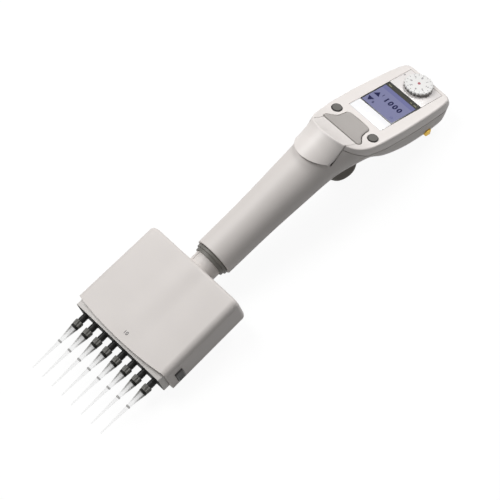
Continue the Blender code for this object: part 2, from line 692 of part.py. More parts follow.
def build_lower_inside(kit):
    """Make what the lower housing holds: the plates, the piston carrier and the ejector's comb."""
    low = (-PLATE_HALF_WIDTH, PLATE_FRONT, CONE_PLATE_BOTTOM)
    high = (PLATE_HALF_WIDTH, PLATE_BACK, CONE_PLATE_TOP)
    pierced_plate(kit, "cone_plate", low, high, CONE_BODY_RADIUS + GAP, kit.black)
    low = (-PLATE_HALF_WIDTH, PLATE_FRONT, RETAINER_BOTTOM)
    high = (PLATE_HALF_WIDTH, PLATE_BACK, RETAINER_TOP)
    pierced_plate(kit, "cone_retainer", low, high, CONE_STUB_RADIUS + GAP, kit.shell)
    low = (-PLATE_HALF_WIDTH, -CARRIER_HALF_DEPTH, CARRIER_BOTTOM)
    high = (PLATE_HALF_WIDTH, CARRIER_HALF_DEPTH, CARRIER_TOP)
    kit.add("piston_carrier", block(low, high), kit.steel)

    comb_hole = CONE_RADIUS + COMB_HOLE_CLEARANCE
    low = (-COMB_HALF_WIDTH, COMB_FRONT, COMB_BOTTOM)
    high = (COMB_HALF_WIDTH, COMB_BACK, COMB_TOP)
    comb = pierced_plate(kit, "ejector_comb", low, high, comb_hole, kit.shell)
    for side in (-1, 1):
        edges = sorted((side * COMB_ARM_INNER, side * COMB_ARM_OUTER))
        low = (edges[0], COMB_ARM_FRONT, COMB_TOP - BITE)
        high = (edges[1], COMB_ARM_BACK, YOKE_BOTTOM - GAP)
        combine(comb, kit.tool(f"comb_arm_{side}", block(low, high)), "UNION")
    low = (-COMB_ARM_OUTER, -YOKE_HALF_DEPTH, YOKE_BOTTOM)
    high = (COMB_ARM_OUTER, YOKE_HALF_DEPTH, YOKE_TOP)
    pierced_plate(kit, "ejector_yoke", low, high, 0.0, kit.shell, ROD_RADIUS + 2 * GAP)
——
▸ **STATED GOAL**: Print, please, the lines above from the very first through the one that holds "block(low, high), kit.steel)", both included, word for word and with nothing else.

▸ **THE REPLY**:
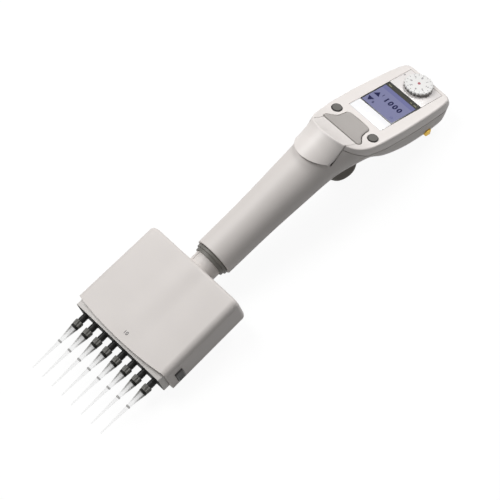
Continue the Blender code for this object: part 2, from line 692 of part.py. More parts follow.
def build_lower_inside(kit):
    """Make what the lower housing holds: the plates, the piston carrier and the ejector's comb."""
    low = (-PLATE_HALF_WIDTH, PLATE_FRONT, CONE_PLATE_BOTTOM)
    high = (PLATE_HALF_WIDTH, PLATE_BACK, CONE_PLATE_TOP)
    pierced_plate(kit, "cone_plate", low, high, CONE_BODY_RADIUS + GAP, kit.black)
    low = (-PLATE_HALF_WIDTH, PLATE_FRONT, RETAINER_BOTTOM)
    high = (PLATE_HALF_WIDTH, PLATE_BACK, RETAINER_TOP)
    pierced_plate(kit, "cone_retainer", low, high, CONE_STUB_RADIUS + GAP, kit.shell)
    low = (-PLATE_HALF_WIDTH, -CARRIER_HALF_DEPTH, CARRIER_BOTTOM)
    high = (PLATE_HALF_WIDTH, CARRIER_HALF_DEPTH, CARRIER_TOP)
    kit.add("piston_carrier", block(low, high), kit.steel)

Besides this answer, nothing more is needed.